Short task
Below you will find a set of lines. Repeat them all exactly.

Dataset excerpt
[start]

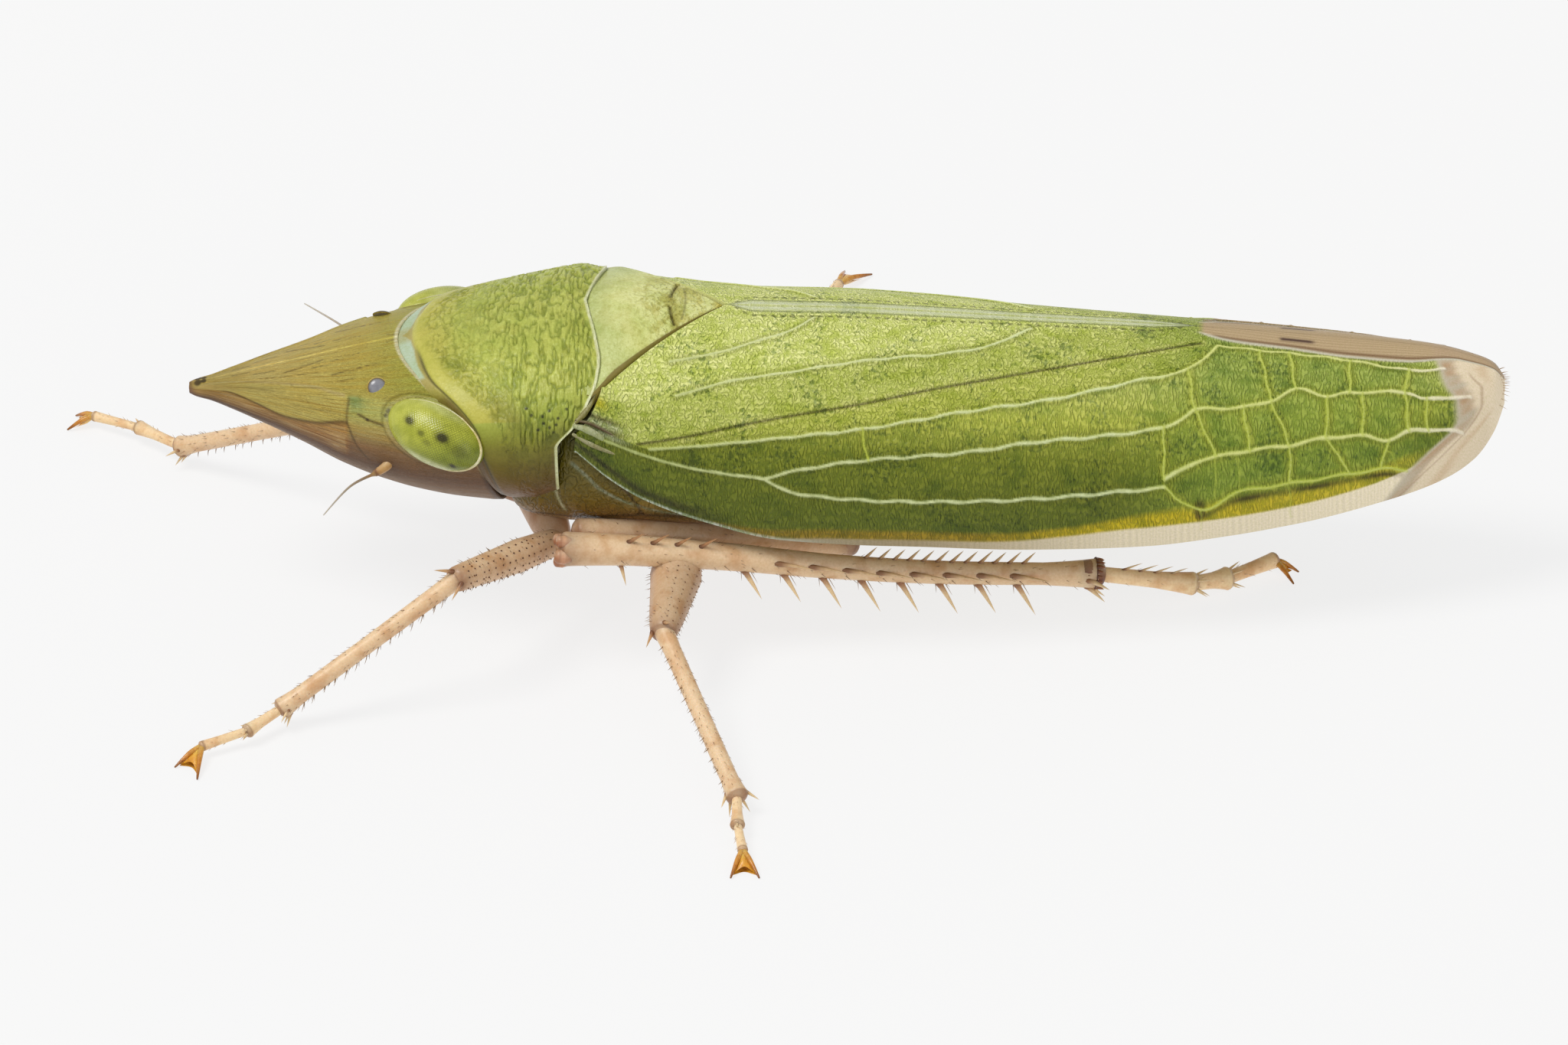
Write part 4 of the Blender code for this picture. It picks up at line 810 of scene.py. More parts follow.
def head_tint(spots, station, lean, to_back):
    """Colours of the head."""
    over, under = lean - fit(CROWN_EDGE, station), lean - fit(FACE_LINE, station)
    # both ramps darken just below the widest level: partly the face's own brown, partly painted shade of the
    # downward-facing side
    low = ramp(lean, (60, 222, 186, 110), (84, 212, 170, 104), (98, 182, 138, 86), (110, 130, 94, 66),
               (120, 164, 134, 112), (180, 184, 158, 136))
    side = ramp(station, (0, 244, 220, 146), (0.4, 236, 220, 132), (1.1, 222, 210, 118))
    cheek = ramp(lean, (45, 204, 202, 104), (62, 206, 210, 124), (76, 206, 188, 116), (92, 156, 122, 84),
                 (108, 126, 94, 70), (125, 150, 122, 100), (180, 172, 144, 122))
    cheek = mix(cheek, (112, 168, 120), 0.6 * bell(station - 1.17, 0.07) * bell(lean - 50, 9))
    crown = ramp(station, (0, 250, 228, 132), (0.5, 246, 226, 142), (0.9, 222, 204, 112), (1.25, 204, 192, 94),
                 (1.6, 180, 182, 74), (2.1, 176, 180, 78))
    tint = coats(side, (low, ease(-3, 4, under)), (cheek, ease(1.10, 1.14, station)))
    tint = coats(crown, (tint, ease(-2.5, 2.5, over)), ((222, 206, 150), 0.6 * bell(over, 2.0) * (station < 1.1)))
    lines = stack(station * 2.6, lean * 0.36 + station * 2, np.sign(spots[..., 1]) * 9)
    streaks = worms(lines) * ease(0, 6, over) * (1 - 0.6 * ease(1.1, 1.16, station))
    streaks = streaks * (0.35 + 0.65 * ease(-4, 3, under))
    tint = tint * (1 - streaks[..., None] * (0.26, 0.32, 0.40))
    pale = worms(lines + 31.7) * ease(2, 8, under) * ease(112, 96, lean) * (station < 1.1)
    tint = coats(tint, ((236, 214, 168), 0.45 * pale),
                 ((96, 62, 40), 0.75 * bell(under, 2.6) * ease(0.15, 0.3, station) * (station < 1.12)))
    for line, width, dark in ((CHEEK_SUTURE, 0.009, 0.7), (CHEEK_CREASE, 0.010, 0.8)):
        tint = mix(tint, (92, 72, 40), dark * bell(reach(spots, head_line(line)), width))
    broken = np.clip(0.5 + 0.6 * np.sin(station * 83 + lean * 2.1) + 0.5 * np.sin(station * 37 - lean * 3.3), 0.1, 1)
    for dashes, width, dark in ((BOLD_DASHES, 0.010, 0.92), (FINE_DASHES, 0.0065, 0.7)):
        for line in dashes:
            tint = mix(tint, (84, 58, 28), dark * broken * bell(reach(spots, head_line(line)), width))
    for *at, radius in HEAD_DOTS:
        for s in (-1, 1):
            gap = np.linalg.norm(spots - spot_on(HEAD, *at, s), axis=-1)
            tint = mix(tint, (58, 40, 30), 0.85 * (1 - ease(radius * 0.6, radius * 1.2, gap)))
    tint = coats(tint, ((150, 104, 84), 0.75 * bell(station, 0.035)),
                 ((238, 238, 206), 0.92 * ease(-0.030, -0.012, to_back) * ease(108, 90, lean)),
                 ((74, 52, 32), 0.7 * ease(-0.05, -0.01, to_back) * ease(96, 104, lean)))
    return tint


def build_head():
    steps = np.linspace(0, 1, 240) ** 1.25
    around = ring(400)
    station = steps[:, None] * head_back(around)
    angle = np.broadcast_to(around, station.shape)
    spots = section(HEAD, station, angle)
    lean = lean_of(angle)
    out = normals(spots, True, (0, 0, 1.45))
    tint = head_tint(spots, station, lean, station - head_back(around))
    for side in (-1, 1):
        socket = np.linalg.norm(spots - np.array(FEELER_SOCKET) * (1, side, 1), axis=-1)
        depth, along = eye_depth(spots, side)
        tint = coats(tint, ((96, 66, 42), 0.55 * bell(socket, 0.085)),
                     ((226, 228, 190), (1 - ease(0.035, 0.10, depth)) * (0.30 + 0.65 * ease(-0.3, 0.5, along))),
                     ((96, 88, 42), 0.5 * bell(depth - 0.13, 0.03) * ease(0.2, -0.4, along)))
        spots = spots + out * (0.008 * bell(depth - 0.05, 0.05))[..., None]
    edge = bell(lean - fit(CROWN_EDGE, station), 3.0) * (station < 1.2) * ease(0.02, 0.3, station)
    spots = spots + out * (0.010 * edge)[..., None]
    streak = np.where(lean < fit(CROWN_EDGE, station), 0.55, 0.75) * ease(0.05, 0.2, station)
    detail = stack(streak * (1 - 0.7 * ease(1.1, 1.2, station)), 0.25 * (lean > 100), 0)
    place = stack(station, lean / 9 * np.where(spots[..., 1] < 0, 1, 1.001), 0)
    lips = [section(HEAD, station[-1] + run, around, -deep)
            for run, deep in ((0.006, 0.008), (0.004, 0.022), (-0.03, 0.06))]
    tip = np.broadcast_to((-0.004, 0, 1.535), (1, len(around), 3))
    sheets = (padded(sheet, 1, 3) for sheet in (tint, place, detail))
    Heap().grid(np.concatenate((tip, spots, lips)), *sheets, heart=(1.2, 0, 1.5)).make(
        "head_skin", "head", "head_cuticle", "head")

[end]

Task output
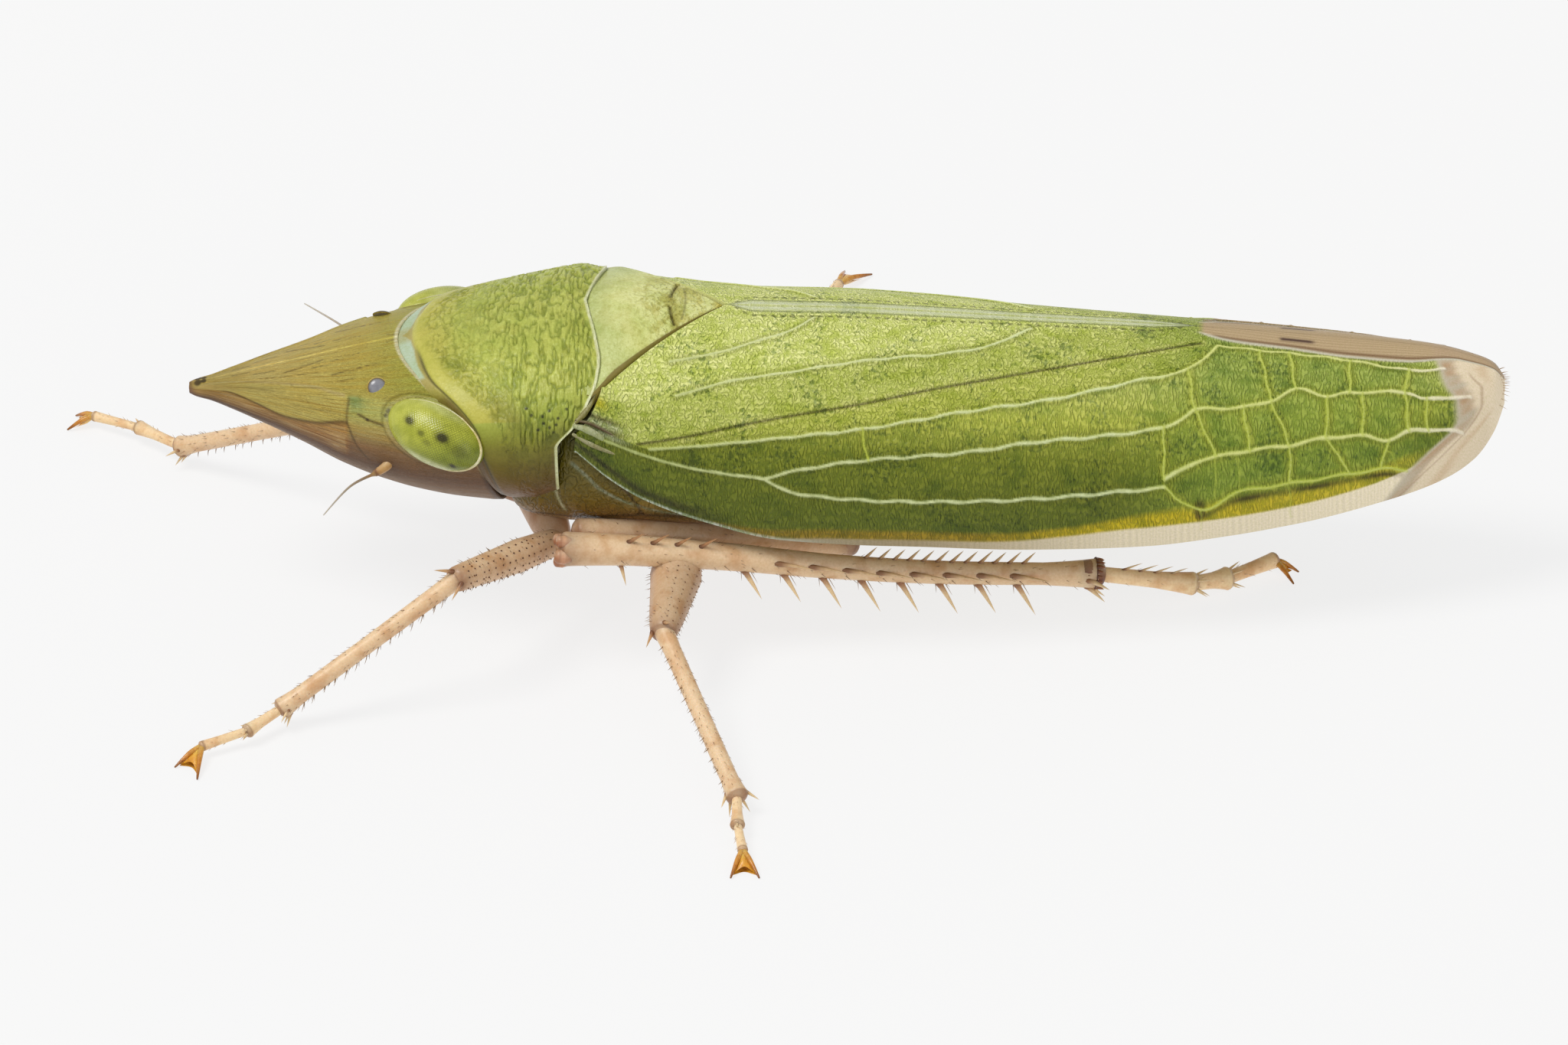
Write part 4 of the Blender code for this picture. It picks up at line 810 of scene.py. More parts follow.
def head_tint(spots, station, lean, to_back):
    """Colours of the head."""
    over, under = lean - fit(CROWN_EDGE, station), lean - fit(FACE_LINE, station)
    # both ramps darken just below the widest level: partly the face's own brown, partly painted shade of the
    # downward-facing side
    low = ramp(lean, (60, 222, 186, 110), (84, 212, 170, 104), (98, 182, 138, 86), (110, 130, 94, 66),
               (120, 164, 134, 112), (180, 184, 158, 136))
    side = ramp(station, (0, 244, 220, 146), (0.4, 236, 220, 132), (1.1, 222, 210, 118))
    cheek = ramp(lean, (45, 204, 202, 104), (62, 206, 210, 124), (76, 206, 188, 116), (92, 156, 122, 84),
                 (108, 126, 94, 70), (125, 150, 122, 100), (180, 172, 144, 122))
    cheek = mix(cheek, (112, 168, 120), 0.6 * bell(station - 1.17, 0.07) * bell(lean - 50, 9))
    crown = ramp(station, (0, 250, 228, 132), (0.5, 246, 226, 142), (0.9, 222, 204, 112), (1.25, 204, 192, 94),
                 (1.6, 180, 182, 74), (2.1, 176, 180, 78))
    tint = coats(side, (low, ease(-3, 4, under)), (cheek, ease(1.10, 1.14, station)))
    tint = coats(crown, (tint, ease(-2.5, 2.5, over)), ((222, 206, 150), 0.6 * bell(over, 2.0) * (station < 1.1)))
    lines = stack(station * 2.6, lean * 0.36 + station * 2, np.sign(spots[..., 1]) * 9)
    streaks = worms(lines) * ease(0, 6, over) * (1 - 0.6 * ease(1.1, 1.16, station))
    streaks = streaks * (0.35 + 0.65 * ease(-4, 3, under))
    tint = tint * (1 - streaks[..., None] * (0.26, 0.32, 0.40))
    pale = worms(lines + 31.7) * ease(2, 8, under) * ease(112, 96, lean) * (station < 1.1)
    tint = coats(tint, ((236, 214, 168), 0.45 * pale),
                 ((96, 62, 40), 0.75 * bell(under, 2.6) * ease(0.15, 0.3, station) * (station < 1.12)))
    for line, width, dark in ((CHEEK_SUTURE, 0.009, 0.7), (CHEEK_CREASE, 0.010, 0.8)):
        tint = mix(tint, (92, 72, 40), dark * bell(reach(spots, head_line(line)), width))
    broken = np.clip(0.5 + 0.6 * np.sin(station * 83 + lean * 2.1) + 0.5 * np.sin(station * 37 - lean * 3.3), 0.1, 1)
    for dashes, width, dark in ((BOLD_DASHES, 0.010, 0.92), (FINE_DASHES, 0.0065, 0.7)):
        for line in dashes:
            tint = mix(tint, (84, 58, 28), dark * broken * bell(reach(spots, head_line(line)), width))
    for *at, radius in HEAD_DOTS:
        for s in (-1, 1):
            gap = np.linalg.norm(spots - spot_on(HEAD, *at, s), axis=-1)
            tint = mix(tint, (58, 40, 30), 0.85 * (1 - ease(radius * 0.6, radius * 1.2, gap)))
    tint = coats(tint, ((150, 104, 84), 0.75 * bell(station, 0.035)),
                 ((238, 238, 206), 0.92 * ease(-0.030, -0.012, to_back) * ease(108, 90, lean)),
                 ((74, 52, 32), 0.7 * ease(-0.05, -0.01, to_back) * ease(96, 104, lean)))
    return tint


def build_head():
    steps = np.linspace(0, 1, 240) ** 1.25
    around = ring(400)
    station = steps[:, None] * head_back(around)
    angle = np.broadcast_to(around, station.shape)
    spots = section(HEAD, station, angle)
    lean = lean_of(angle)
    out = normals(spots, True, (0, 0, 1.45))
    tint = head_tint(spots, station, lean, station - head_back(around))
    for side in (-1, 1):
        socket = np.linalg.norm(spots - np.array(FEELER_SOCKET) * (1, side, 1), axis=-1)
        depth, along = eye_depth(spots, side)
        tint = coats(tint, ((96, 66, 42), 0.55 * bell(socket, 0.085)),
                     ((226, 228, 190), (1 - ease(0.035, 0.10, depth)) * (0.30 + 0.65 * ease(-0.3, 0.5, along))),
                     ((96, 88, 42), 0.5 * bell(depth - 0.13, 0.03) * ease(0.2, -0.4, along)))
        spots = spots + out * (0.008 * bell(depth - 0.05, 0.05))[..., None]
    edge = bell(lean - fit(CROWN_EDGE, station), 3.0) * (station < 1.2) * ease(0.02, 0.3, station)
    spots = spots + out * (0.010 * edge)[..., None]
    streak = np.where(lean < fit(CROWN_EDGE, station), 0.55, 0.75) * ease(0.05, 0.2, station)
    detail = stack(streak * (1 - 0.7 * ease(1.1, 1.2, station)), 0.25 * (lean > 100), 0)
    place = stack(station, lean / 9 * np.where(spots[..., 1] < 0, 1, 1.001), 0)
    lips = [section(HEAD, station[-1] + run, around, -deep)
            for run, deep in ((0.006, 0.008), (0.004, 0.022), (-0.03, 0.06))]
    tip = np.broadcast_to((-0.004, 0, 1.535), (1, len(around), 3))
    sheets = (padded(sheet, 1, 3) for sheet in (tint, place, detail))
    Heap().grid(np.concatenate((tip, spots, lips)), *sheets, heart=(1.2, 0, 1.5)).make(
        "head_skin", "head", "head_cuticle", "head")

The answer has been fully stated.